Words Children Often Learn Early

If you’re teaching a child or building a beginner list, use familiar, concrete words. Good picks include perro, ratón, rosa, arroz, carro, tierra, burro, and guitarra. Children respond well to rhythm, so clapping syllables can help: pe-rro, gui-ta-rra, ca-rro.

Words Adults Meet In Reading

Adult learners run into a wider range in work, travel, and news. Useful words include ferrocarril, desarrollo, contrarréplica, correo, territorio, and interrumpir. Some do not place the trill in the same spot, which is good. Your mouth needs range, not one frozen drill.

Common Mistakes Learners Make

The biggest slip is turning every r into an English-style sound. Spanish does not want that. Another common slip is trilling too hard in every word. You do not need a dramatic rolled sound in places where Spanish uses the soft tap. A clean contrast beats a loud performance.

Some learners also assume rr can start a word since the sound is strong there. It cannot. Spanish spelling keeps rr between vowels. That one rule clears up a lot of confusion fast.

There is also the habit of memorizing lists with no sound work. That rarely sticks. Read, say, hear, and reuse the words in small phrases.

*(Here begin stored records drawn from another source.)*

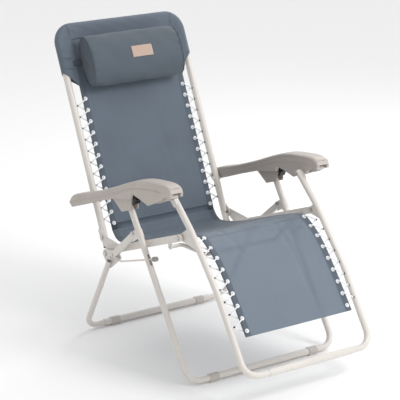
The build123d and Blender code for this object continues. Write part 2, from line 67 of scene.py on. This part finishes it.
def on_back(x, along, out):
    """A point from its distance up the back frame from the top bar, and in front of its axis."""
    return spot(x, BACK_HIGH[0] + along * RUN[0] + out * FRONT[0],
                BACK_HIGH[1] + along * RUN[1] + out * FRONT[1])


def ramp(value, low, high):
    """A smooth step from 0 at low to 1 at high."""
    t = min(max((value - low) / (high - low), 0.0), 1.0)
    return t * t * (3 - 2 * t)


# ---------------------------------------------------------------- materials
class Nodes:
    """Short calls for building a node tree."""

    def __init__(self, tree):
        self.tree = tree

    def add(self, kind, inputs=None, **settings):
        node = self.tree.nodes.new(kind)
        for key, value in settings.items():
            setattr(node, key, value)
        for key, value in (inputs or {}).items():
            if isinstance(value, bpy.types.NodeSocket):
                self.tree.links.new(value, node.inputs[key])
            else:
                node.inputs[key].default_value = value
        return node

    def math(self, operation, a, b=0.0, c=0.0):
        return self.add("ShaderNodeMath", {0: a, 1: b, 2: c}, operation=operation).outputs[0]

    def mix(self, factor, a, b):
        node = self.add("ShaderNodeMix", {0: factor, 6: a, 7: b}, data_type="RGBA")
        return node.outputs[2]

    def noise(self, place, scale, detail=3.0):
        return self.add("ShaderNodeTexNoise",
                        {"Vector": place, "Scale": scale, "Detail": detail}).outputs["Fac"]

    def span(self, value, low, high, to_low=0.0, to_high=1.0):
        return self.add("ShaderNodeMapRange",
                        {0: value, 1: low, 2: high, 3: to_low, 4: to_high}).outputs[0]


def material(name):
    made = bpy.data.materials.new(name)
    made.use_nodes = True
    nodes = Nodes(made.node_tree)
    surface = made.node_tree.nodes["Principled BSDF"]
    place = nodes.add("ShaderNodeTexCoord").outputs["Object"]
    return made, nodes, surface, place


def set_inputs(nodes, surface, **values):
    for key, value in values.items():
        socket = surface.inputs[key.replace("_", " ")]
        if isinstance(value, bpy.types.NodeSocket):
            nodes.tree.links.new(value, socket)
        else:
            socket.default_value = value


def solid_finish(name, colour, roughness, grain, depth, mottle=0.05, metallic=0.0, coat=0.0):
    """A painted, moulded or plated finish with a fine grain and a faint mottle."""
    made, nodes, surface, place = material(name)
    patch = nodes.span(nodes.noise(place, 14.0), 0.3, 0.7)
    darker = [c * (1 - mottle) for c in colour]
    tint = nodes.mix(patch, (*darker, 1), (*colour, 1))
    fine = nodes.noise(place, grain, 2.0)
    bump = nodes.add("ShaderNodeBump", {"Height": fine, "Strength": depth, "Distance": 0.0004})
    rough = nodes.span(nodes.noise(place, 40.0), 0.3, 0.7, roughness * 0.85, roughness * 1.15)
    set_inputs(nodes, surface, Base_Color=tint, Roughness=rough, Metallic=metallic,
               Normal=bump.outputs[0], Coat_Weight=coat, Coat_Roughness=0.25)
    return made


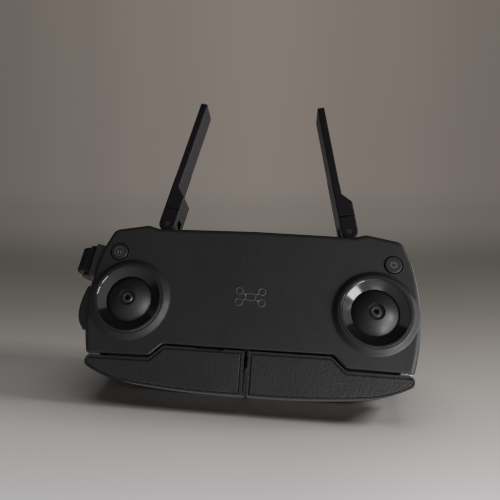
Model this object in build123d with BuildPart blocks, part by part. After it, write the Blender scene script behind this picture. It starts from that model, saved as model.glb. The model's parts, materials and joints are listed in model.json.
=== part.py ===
from build123d import *
import os
from math import cos, radians, sin, sqrt

# Folding two-stick remote controller, millimetres.
# +X right, +Y from the face towards the back, +Z up. The origin is the centre of the flat
# back of the case, level with the stick centres. "Depth" counts from the face plate backwards,
# so a negative depth stands proud of the face.

# case
DEPTH = 46.0            # face plate to flat back
SEAM = 24.0             # depth of the front shell
SEAM_GAP = 0.2          # between the two shells
WALL = 2.0
# Rounding of the back is cut this short of its tangent, so the flat back has a crisp outline.
BACK_BREAK = 0.4

# sticks
STICK_X = 54.0          # half of the stick spacing
PIVOT_D = 10.2          # depth of the gimbal centre
BEZEL_R = 15.2
BEZEL_SEAT_D = 6.3
EAR_BACK, EAR_T = 8.0, 1.6      # gimbal mounting ears
EAR_ANGLES = (180, 110, -100)
EAR_R, EAR_CIRCLE_R = 2.2, 18
DOME_R, DOME_T = 14.0, 1.2

# buttons and lights
BUTTON_X, BUTTON_Z = 62.0, 22.0
BUTTON_R, BUTTON_HOLE_R = 3.75, 4.25
SHOULDER_D, SHOULDER_X, SHOULDER_Z, SHOULDER_SLOPE = 30.0, 58.0, 34.66, 10.75
LED_PITCH, LED_Z = 2.5, 22.0

# tilt dial
DIAL_X, DIAL_D, DIAL_Z, DIAL_TILT = -75.9, 12.0, 18.7, 7.5
DIAL_R, DIAL_W, DIAL_CORE_R = 8.4, 11.2, 6.9
DIAL_AXLE_R = 1.5

# main board and battery
BOARD_BACK, BOARD_T = 22.0, 1.5
CELL_R, CELL_L, CELL_D, CELL_Z = 9.2, 65.0, 34.2, -11.6

# side port
PORT_D, PORT_Z = 8.0, -4.25

# antennas
ANTENNA_X, ANTENNA_Z = 43.8, 40.5
ANTENNA_LEAN = 11.0     # inward lean at rest, degrees
ANTENNA_FRONT, ANTENNA_BACK = 8.0, 22.0
ANTENNA_MID = (ANTENNA_FRONT + ANTENNA_BACK) / 2
ANTENNA_T = ANTENNA_BACK - ANTENNA_FRONT
ANTENNA_L = 70.2        # hinge axis to tip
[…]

A dictionary check can help too. The RAE dictionary entry for perro is a plain reminder that real words are better anchors than abstract drills.

Building Your Own Erre Word Bank

A good personal list has around twenty to thirty words. Split it into three groups: everyday nouns, high-use verbs, and a few tricky longer words. Then cycle them for one week. Day one, read them. Day two, say them in pairs. Day three, put them in short lines. Day four, say them from memory. Day five, mix old and new.

Here is a solid starter bank: perro, carro, arroz, barrio, torre, tierra, guitarra, correr, cerrar, borrar, agarrar, rojo, ropa, río, rueda, rana, carretera, correo, ferrocarril, and alrededor.

That mix gives you strong rr, strong single r, short words, long words, nouns, and verbs. It also gives you words you can use in speech right away, which makes practice less dry.